What Xreal is really selling here isn’t just a gadget – it’s the promise of a private, massive screen you can take anywhere. The use case centers on watching movies, TV shows, and gaming on devices like the Steam Deck or Nintendo Switch without disturbing others or being tied to a physical display. The One Pro includes built-in speakers (with Bose tuning) and works with any USB-C device, making it relatively plug-and-play compared to earlier AR wearables that required proprietary adapters or complex setup.
But the market for AR glasses remains uncertain. These aren’t the smart glasses Meta is pushing with Ray-Ban, which focus on cameras and AI assistance.
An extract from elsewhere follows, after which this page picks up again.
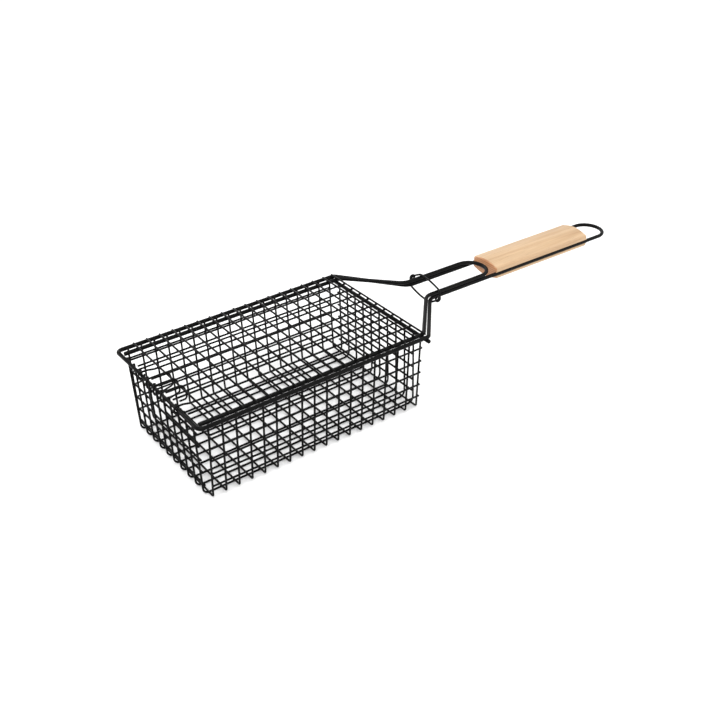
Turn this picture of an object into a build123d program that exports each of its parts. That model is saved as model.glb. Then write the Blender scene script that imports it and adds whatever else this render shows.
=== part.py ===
"""Grill basket: a welded mesh basket with a hinged mesh lid, a long wire handle
with a wooden grip, and a sliding ring that holds the two handles together.

Millimetres. The origin is the middle of the basket floor on the resting plane,
+X runs toward the handle and +Z is up.
"""

import os
from math import cos, radians, sin, sqrt, tan

from build123d import *

os.makedirs("parts", exist_ok=True)

# wire sizes
pitch = 12.7              # spacing of the mesh wires, both ways
mesh_d = 1.8              # mesh wire diameter
frame_d = 3.8             # frame and handle wire diameter
ring_d = 2.0              # locking ring wire diameter
weld = 0.1                # depth one welded wire sinks into the next
hinge_gap = 0.1           # running clearance of the hinge hooks on the bar
free_gap = 0.3            # clearance between parts that move past each other

mesh_r = mesh_d / 2
frame_r = frame_d / 2
ring_r = ring_d / 2
mesh_step = mesh_d - weld               # centre distance of two welded mesh wires
frame_step = mesh_r + frame_r - weld    # mesh wire welded to a frame wire

# basket
cross_count = 18          # U wires that run across the basket
long_count = 10           # U wires that run along the basket
long_z = mesh_r                         # floor height of the long wires
cross_z = long_z + mesh_step            # the cross wires lie on the long wires
floor_half_width = 66.5                 # the cross wires bend up here
floor_half_length = 111.8               # the long wires bend up here
cross_bend = 2.0
long_bend = 5.5
rim_half_width = 73.4                   # centre-line of the frame wire
rim_back = -117.5
rim_front = 114.9
rim_z = 78.2
rim_corner = 5.0
wall_top_y = rim_half_width - frame_step
wall_top_z = rim_z + 0.8                # the upright wires end here, inside the rim
back_wall_x = rim_back + frame_step

# handle
neck_x = 164.3
neck_half = 16.3
neck_bend = 14.0
leg_z = 75.6              # handle height at the neck
droop = radians(0.7)      # the handle slopes down this much, away from the basket
loop_x = 398.8            # centre of the hanging loop

# crossbar under the frame wire at the handle end
bar_d = 3.2
bar_x = 113.4
bar_z = rim_z - (frame_d + bar_d) / 2 + weld
bar_left, bar_right = -76.6, 74.9
front_wall_x = bar_x - (mesh_d + bar_d) / 2 + weld
front_wall_z = bar_z + 1.2              # the long wires end here, on the crossbar

# lid
lid_z = rim_z + 0.4
lid_half = 66.0
lid_shift = 1.6           # the lid frame lies this far off the middle, toward -Y
lid_end = rim_back + frame_r + 1.0
lid_corner = 8.0
lid_neck_x0 = 115.5       # where the lid frame would turn in if it lay in the middle
lid_neck_x1 = 159.5       # where it turns straight along the handle
lid_leg_z = leg_z + frame_d + 0.4
lid_u_x = 229.8           # centre of the bend that ends the lid handle
lid_long_count = 9
lid_cross_z = lid_z + frame_step
lid_long_z = lid_cross_z - mesh_step
lid_cross_half = 72.5
lid_last_shift = 2.4      # the last cross wire lies this much closer to the others
lid_long_end = 113.2
hook_rows = (2, -3)       # lid long wires that hook round the hinge bar
hook_foot = 12.0          # a hooked wire starts to rise this far from the bar
hook_crest = 5.5          # and is level again here
hook_bend = 6.0
hook_r = frame_r + hinge_gap + mesh_r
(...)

Xreal’s approach is narrower: they’re display glasses, not compute glasses. You’re not running apps on them or getting AI-powered notifications. You’re essentially strapping a monitor to your face, which is both the product’s strength (simplicity) and its limitation (narrow use case).
The competitive landscape is heating up anyway. Amazon and Best Buy both stock the One Pro now, giving Xreal broader retail distribution than most AR startups enjoy. That retail presence, combined with the lower price, could help the company move more units, especially during shopping events where AR glasses have historically seen interest spikes.
Still, there’s no perfect pair of AR glasses yet, as The Verge’s comparison piece makes clear. The One Pro’s image quality comes at the cost of bulk – these aren’t everyday sunglasses you’d wear outside. The 1S model is lighter but sacrifices visual fidelity. Viture’s Beast offers comparable specs but different trade-offs in comfort and software. Every option involves compromise, which is probably why adoption hasn’t exploded despite years of hype around AR wearables.
Xreal hasn’t disclosed sales figures or shared whether this price cut is driven by component costs dropping or pressure to hit volume targets. The company remains privately held and doesn’t regularly publish financial data. But permanent price reductions – as opposed to temporary sales – usually signal one of two things: either manufacturing has gotten cheaper, or the company needs to stimulate demand. Given how young this product category is, it’s likely both.
For consumers eyeing AR glasses, the calculation is straightforward. At $599, the One Pro costs about the same as a midrange tablet or a budget laptop. The question is whether a personal cinema experience justifies that investment when you could just use your TV or computer monitor. Early adopters will likely say yes. Everyone else is still waiting for version 2.0, whenever that arrives.
Xreal’s price cut reflects where the AR glasses market actually is – not where the hype says it should be. At $599, the One Pro is more accessible but still requires buyers to believe in the vision of wearable displays replacing traditional screens for entertainment. The technology works, the use case is real for a specific audience, but mainstream adoption depends on whether enough people want a private IMAX experience badly enough to strap on glasses that still look a little awkward. For now, Xreal’s betting that lower prices and better retail distribution can bridge that gap. We’ll see if the market agrees.